GigaPixel's IP is coded partly in Verilog and partly in the Module Compiler Language (MCL) that drives Synopsys' Module Compiler (a high-level synthesis tool specialized for datapath modules). The Verilog portions of the design are synthesized using Synopsys' Design Compiler; the entire design then goes to IC Wizard for timing-driven placement and grouping of modules into blocks.
Basically, the IC Wizard design-planning tool automatically places, shapes and packs together the modules to create a chip-level plan. It then groups them into larger blocks that are the appropriate size for gate-level place-and-route. The grouping is then implemented in Design Compiler and timing is optimized to create the final floor plan. This plan includes pin optimization and power planning.
Each block now goes to Cadence's Silicon Ensemble for gate-level place-and-route, power routing, clock tree insertion, parasitics extraction and in-place optimization. Note that each of the blocks is handled separately in this phase until the blocks are glued together, also in Silicon Ensemble. The flow is completed with design-rule checking by Mentor's Calibre.
The most powerful aspect of this methodology is that it enables many designers to work in parallel on different parts of the design right up to the very end of the flow.
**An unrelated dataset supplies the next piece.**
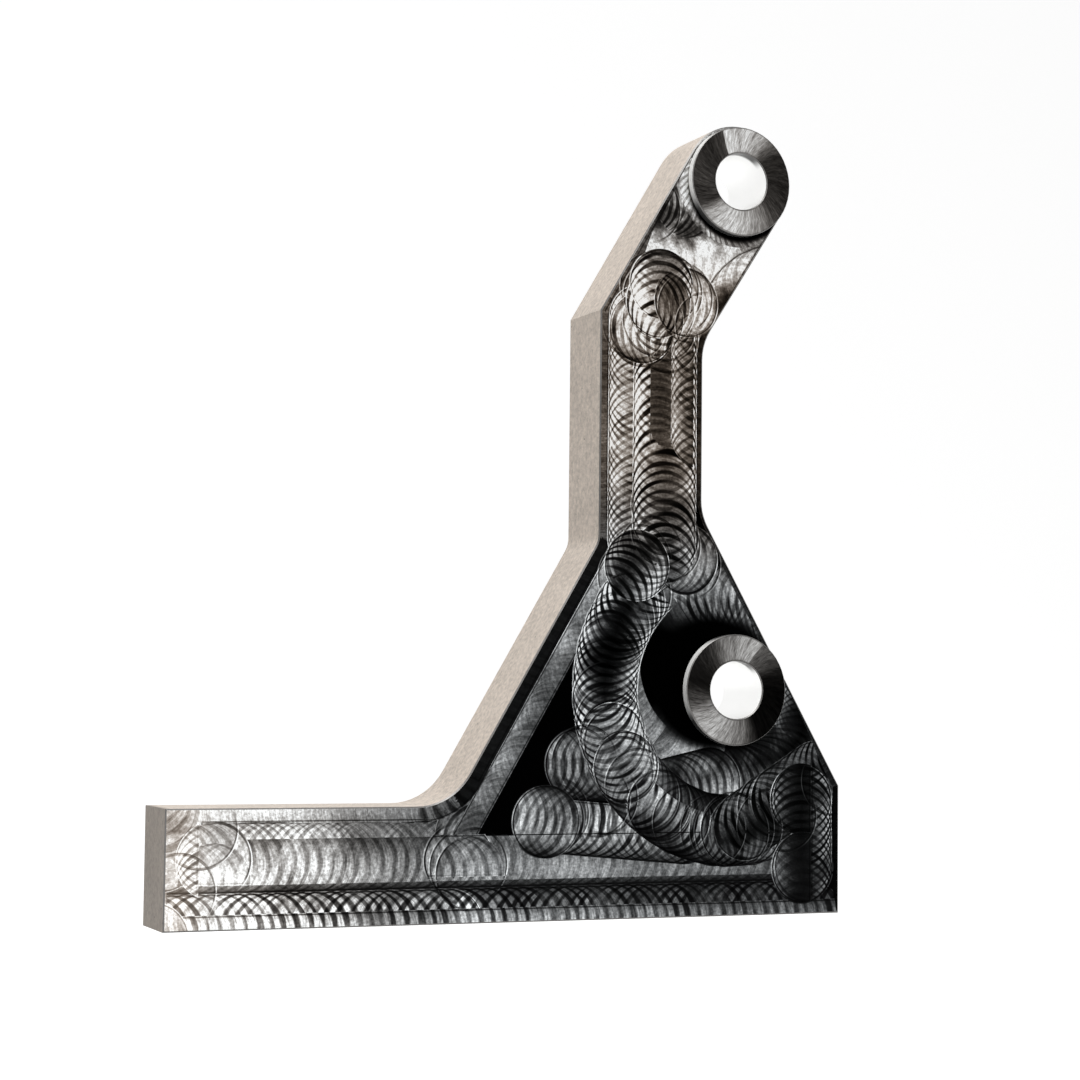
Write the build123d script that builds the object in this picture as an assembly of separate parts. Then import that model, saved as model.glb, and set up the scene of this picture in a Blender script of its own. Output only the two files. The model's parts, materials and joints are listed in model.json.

In addition to the usual parallel
approach on the modules in the front-end flow, the back-end flow also allows parallel work on the multiple blocks.
Designers can therefore optimize timing and fix bugs in one block while other designers do the same for other blocks. A bug in one block does not require full ba ck-end iteration for the entire design. This parallelism saves an enormous amount of time. Even if the traditional tools did have the capacity to handle a 20-million-transistor design, we have found that the ability to work independently on multiple blocks makes the block-based methodology highly preferable.
The original IC Wizard plan essentially provides a delivery vehicle for reusing the IP. The IC Wizard database contains information such as block shapes, pin locations and a timing model . At the end of the design flow, the block-based methodology has proved to be a key enabler.